Again, why should pulp S&S, although perhaps your favourite genre, be seen as the primary inspiration for the game?
I don't know what version of the game you play on the moon, but down here on earth, D&D's implied setting is firmly rooted in sword and sorcery fantasy.
 

Raven Crowking said:
Having those ideas is fine; the idea that those ideas are somehow harder to poke holes in than worlds that do not use those ideas is not. IMHO, the "technology" involved in D&D is not the spells per se, but the casters, and you have no way to control them once they are created. If our telephones only did what they wanted to do when they thought it served their interests best, I think we'd have fewer telephones.

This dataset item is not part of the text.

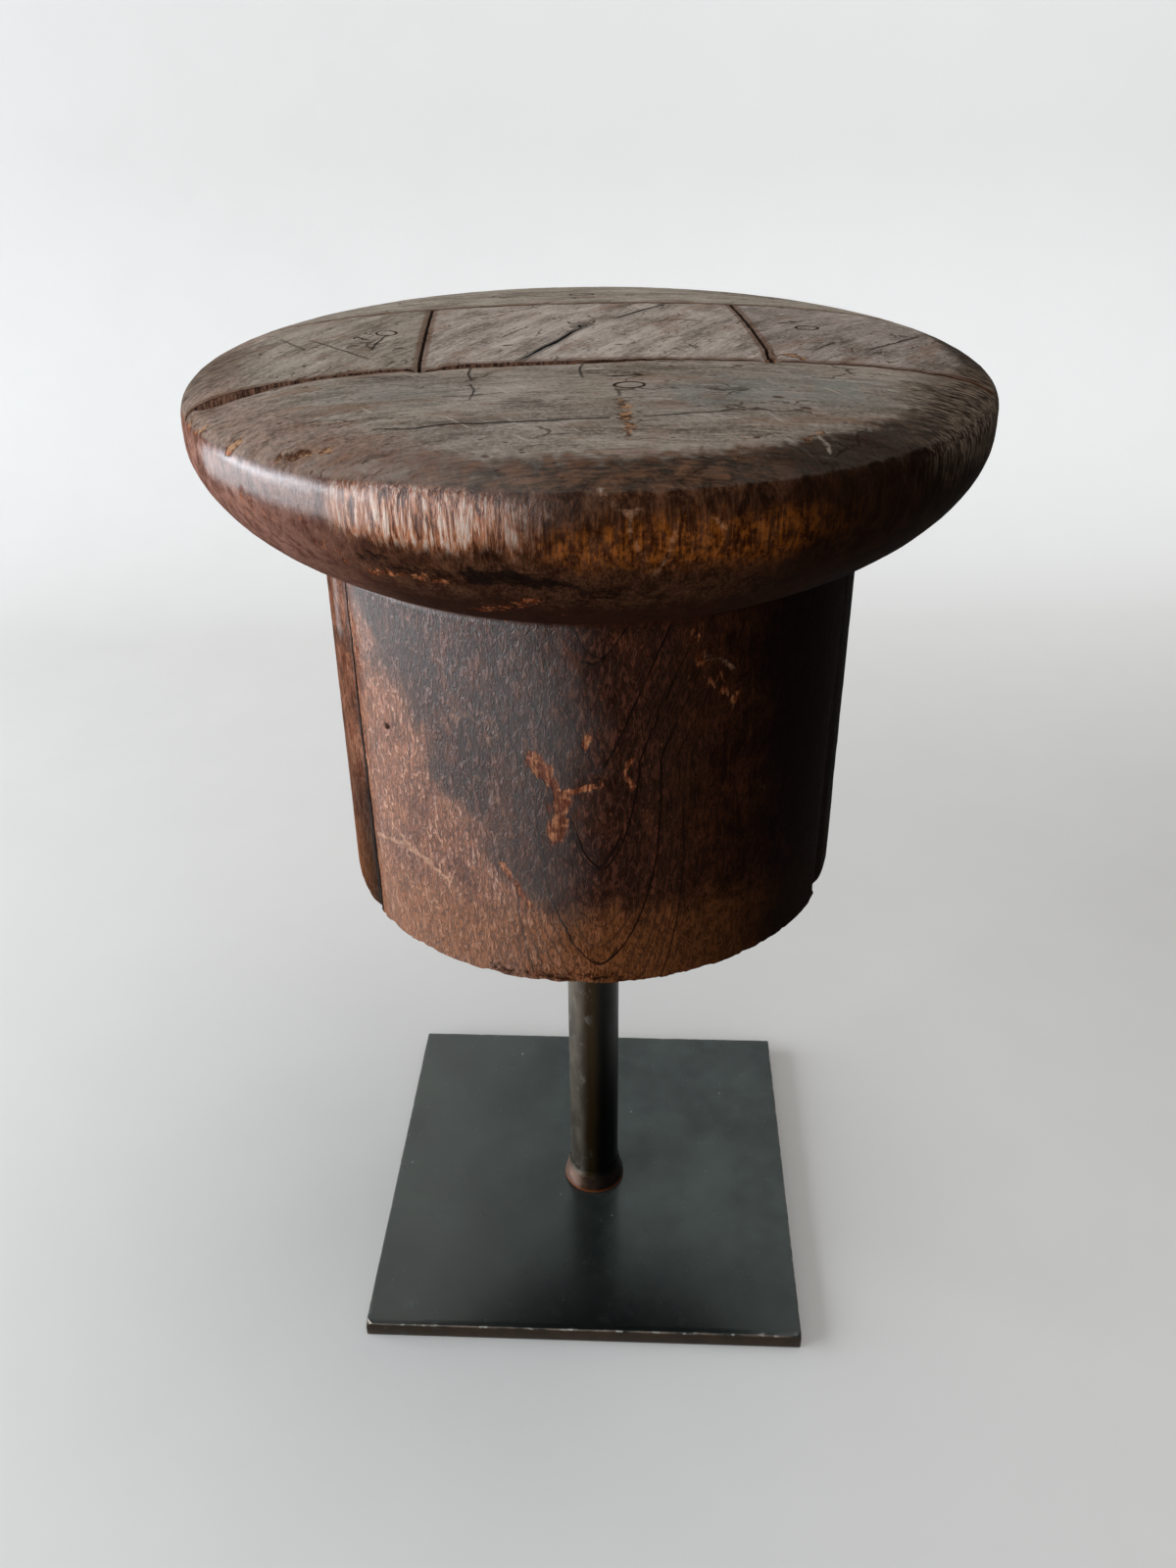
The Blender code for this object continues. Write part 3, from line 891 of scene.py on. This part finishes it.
def archLines(place, x, z):
    # Growth rings cut by the drum's face: pointed arches, their tips on one upright line.
    sway = (cloud(place, 9, 2) - 0.5) * 5.0
    across = abs(x + (sway * 0.5 - grain["archSide"]))
    width = 8.0 + abs((270 - z) * 0.1)
    share = across / width
    climb = share ** 1.6
    rise = z - climb * grain["archSlope"] + sway
    slope = (share ** 0.6) / width * (1.6 * grain["archSlope"])
    steep = (slope * slope + 1.0) ** 0.5
    count = (rise - grain["archTip"]) / grain["arch"]
    near = abs(count.math("FRACT", count + 0.5) - 0.5) * grain["arch"] / steep
    fine = count * 5
    close = abs(fine.math("FRACT", fine + 0.5) - 0.5) * (grain["arch"] / 5) / steep
    middle = 1 - ease(across, 18, 38)
    return (1 - ease(near, 0.12, 0.46)) * middle, (1 - ease(close, 0.05, 0.55)) * middle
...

In other words, this is a change in style, not a "maturation".

RC

Or you could compare the casters with the skilled scientists, engineers, and business people who invent, implement and fund our own technologies. We don't exactly have these people under strict controls and they do affect major changes in the world by serving their own interests. But that's why they're so highly valued.
 

Or you could compare the casters with the skilled scientists, engineers, and business people who invent, implement and fund our own technologies. We don't exactly have these people under strict controls and they do affect major changes in the world by serving their own interests. But that's why they're so highly valued.
Perhaps some folks would really rather be playing D20 Modern, but aren't admitting it to themselves because it's not D&D, so are attempting to change D&D into some equivalent of that.